Data segment:

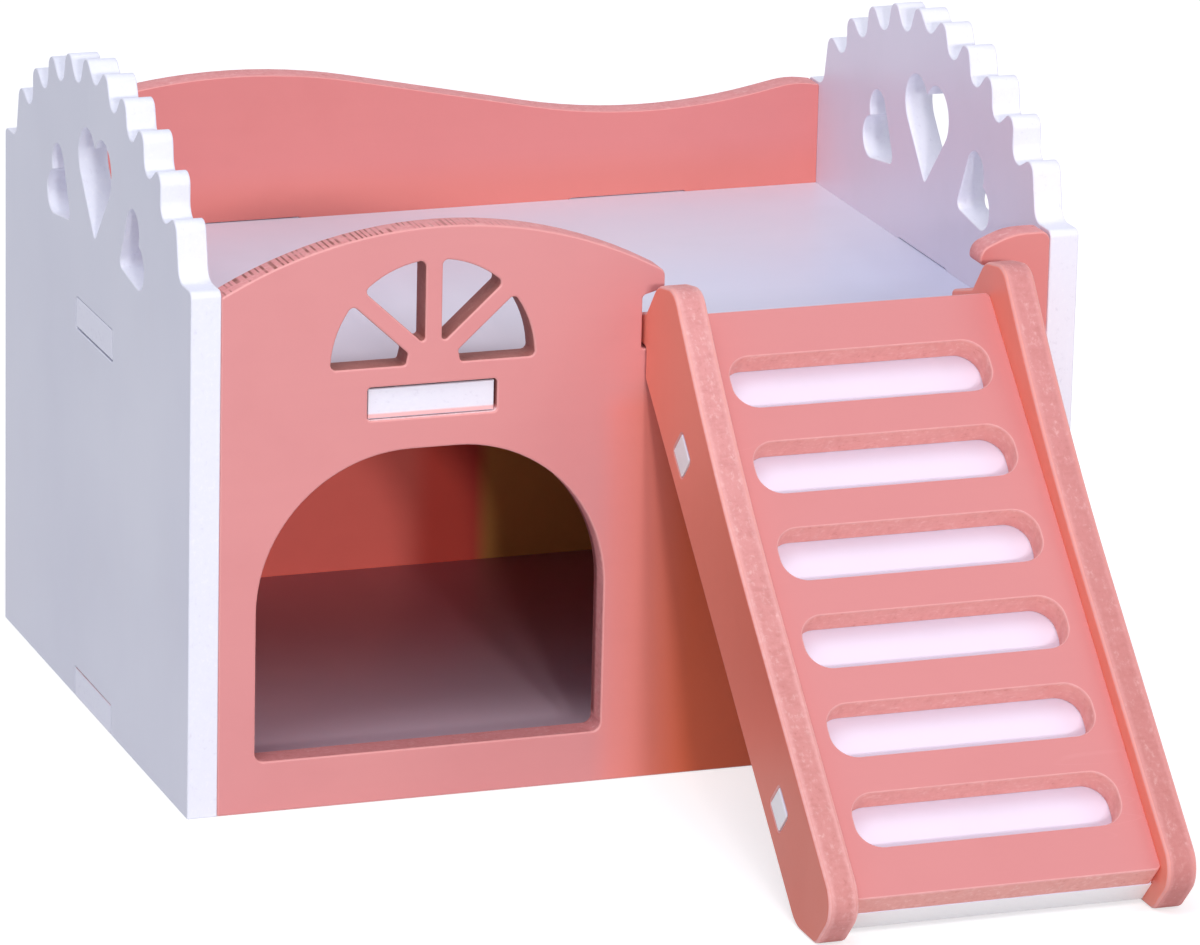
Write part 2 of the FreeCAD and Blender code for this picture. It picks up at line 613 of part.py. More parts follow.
def ladder_backing_board():
    """Plain board under the tread, with tabs through both rails."""
    board = sloped_block(LADDER_X - RAIL_INNER, LADDER_INNER_WIDTH, TREAD_START_S,
                         board_end_s(), BACKING_BOTTOM_N, BACKING_TOP_N)
    for s in backing_tab_places():
        board = board.fuse(sloped_block(LADDER_X - RAIL_OUTER, 2 * RAIL_OUTER,
                                        s - BACKING_TAB_WIDTH / 2, s + BACKING_TAB_WIDTH / 2,
                                        BACKING_BOTTOM_N, BACKING_TOP_N))
    return board.removeSplitter()


def build():
    """All pieces by node name."""
    return {
        "left_side_panel": side_panel(-HALF_WIDTH),
        "right_side_panel": side_panel(INNER_X),
        "front_panel": front_panel(),
        "back_panel": back_panel(),
        "terrace_deck": terrace_deck(),
        "floor_board": floor_board(),
        "ladder_left_rail": ladder_rail(LADDER_X - RAIL_OUTER),
        "ladder_right_rail": ladder_rail(LADDER_X + RAIL_INNER),
        "ladder_tread_board": ladder_tread_board(),
        "ladder_backing_board": ladder_backing_board(),
    }


os.makedirs("parts", exist_ok=True)
for node, shape in build().items():
    shape.exportStep("parts/" + node + ".step")
    box = shape.BoundBox
    print(f"{node}: {len(shape.Solids)} solid, valid {shape.isValid()}, {shape.Volume:.0f} mm3,"
          f" x {box.XMin:.2f}..{box.XMax:.2f} y {box.YMin:.2f}..{box.YMax:.2f}"
          f" z {box.ZMin:.2f}..{box.ZMax:.2f}")
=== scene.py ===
"""Looks of a wooden hamster house with a slotted ladder: paint, cut edges, floor, lights, camera.

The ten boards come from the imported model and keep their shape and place. Each sub-assembly is a
class that softens the rims of its boards and dresses them, each finish is a small frozen class,
and what several finishes share is a shader node group. Lengths are metres in the model's own
frame, apart from the millimetres of the patches of colour.
"""

import logging
import math
from dataclasses import dataclass, field, replace
from enum import Enum

import bpy
import numpy as np
from mathutils import Matrix, Vector

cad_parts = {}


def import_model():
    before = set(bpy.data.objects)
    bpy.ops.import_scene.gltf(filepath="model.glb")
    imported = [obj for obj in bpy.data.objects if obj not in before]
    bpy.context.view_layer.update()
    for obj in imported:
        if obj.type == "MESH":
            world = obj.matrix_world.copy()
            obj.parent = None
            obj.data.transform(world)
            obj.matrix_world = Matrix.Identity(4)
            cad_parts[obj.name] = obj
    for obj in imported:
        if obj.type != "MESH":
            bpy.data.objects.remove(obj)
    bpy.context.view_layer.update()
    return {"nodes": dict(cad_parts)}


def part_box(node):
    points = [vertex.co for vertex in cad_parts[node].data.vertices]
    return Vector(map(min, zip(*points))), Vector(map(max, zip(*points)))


LOG = logging.getLogger("hamster_house")

Point = tuple[float, float, float]
Colour = tuple[float, float, float]
Span = tuple[float, float]
Socket = bpy.types.NodeSocket
Value = float | Colour | Socket

MM = 0.001
SHEET = 5.0 * MM
LADDER_SLOPE = math.radians(43.0)
WHITE = (1.0, 1.0, 1.0)
WARM_WHITE = (1.0, 0.985, 0.97)


def srgb(red: int, green: int, blue: int) -> Colour:
    """Turns the screen values of a paint chip into the linear colour that a shader wants.

    Args:
        red: Red, from 0 to 255.
        green: Green, from 0 to 255.
        blue: Blue, from 0 to 255.

    Returns:
        The linear colour: each share of 255 is divided by 12.92 near black, and elsewhere has
        0.055 added, is divided by 1.055 and raised to the power 2.4.
    """
    share = np.array([red, green, blue]) / 255.0
    linear = np.where(share <= 0.04045, share / 12.92, ((share + 0.055) / 1.055) ** 2.4)
    return tuple(float(c) for c in linear)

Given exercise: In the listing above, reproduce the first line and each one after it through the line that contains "return board.removeSplitter()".

Exercise response:
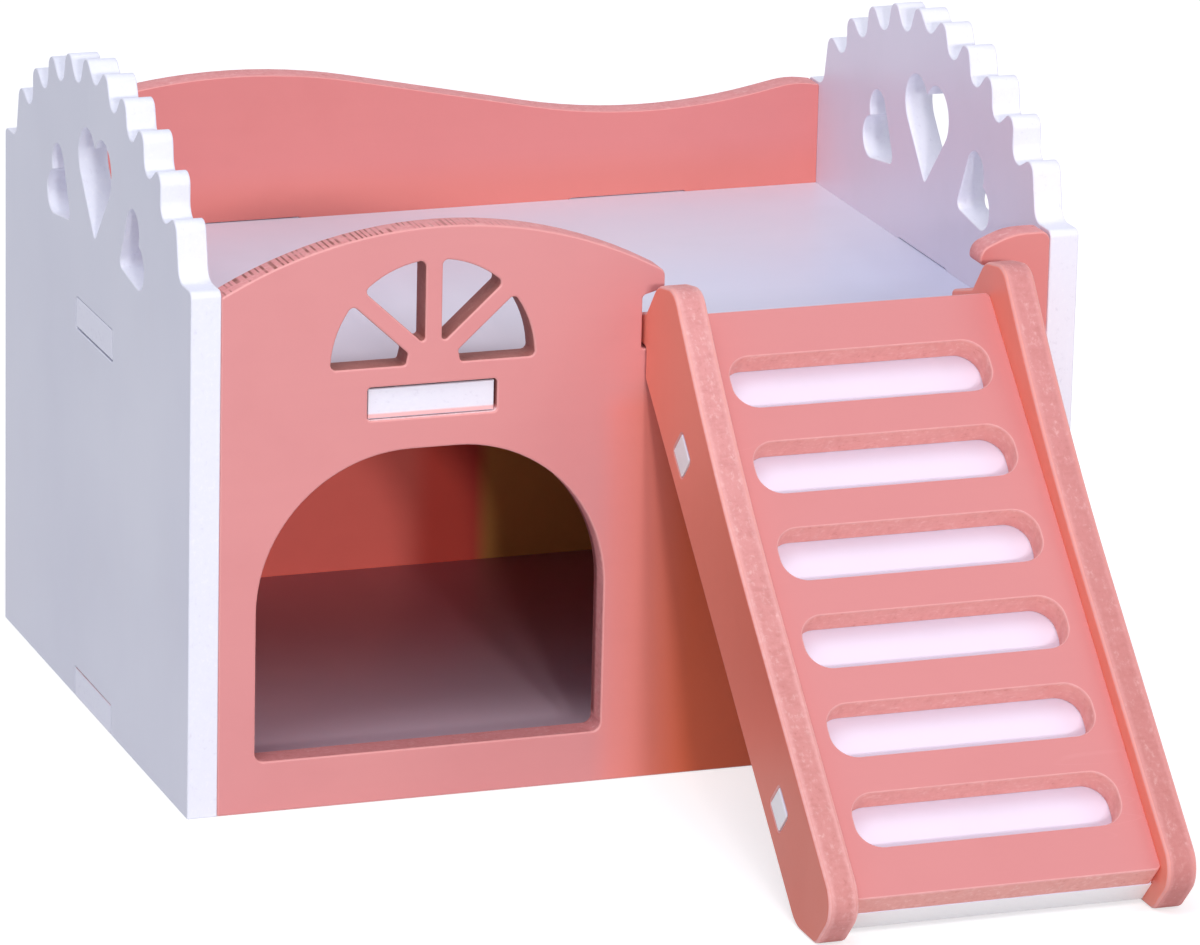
Write part 2 of the FreeCAD and Blender code for this picture. It picks up at line 613 of part.py. More parts follow.
def ladder_backing_board():
    """Plain board under the tread, with tabs through both rails."""
    board = sloped_block(LADDER_X - RAIL_INNER, LADDER_INNER_WIDTH, TREAD_START_S,
                         board_end_s(), BACKING_BOTTOM_N, BACKING_TOP_N)
    for s in backing_tab_places():
        board = board.fuse(sloped_block(LADDER_X - RAIL_OUTER, 2 * RAIL_OUTER,
                                        s - BACKING_TAB_WIDTH / 2, s + BACKING_TAB_WIDTH / 2,
                                        BACKING_BOTTOM_N, BACKING_TOP_N))
    return board.removeSplitter()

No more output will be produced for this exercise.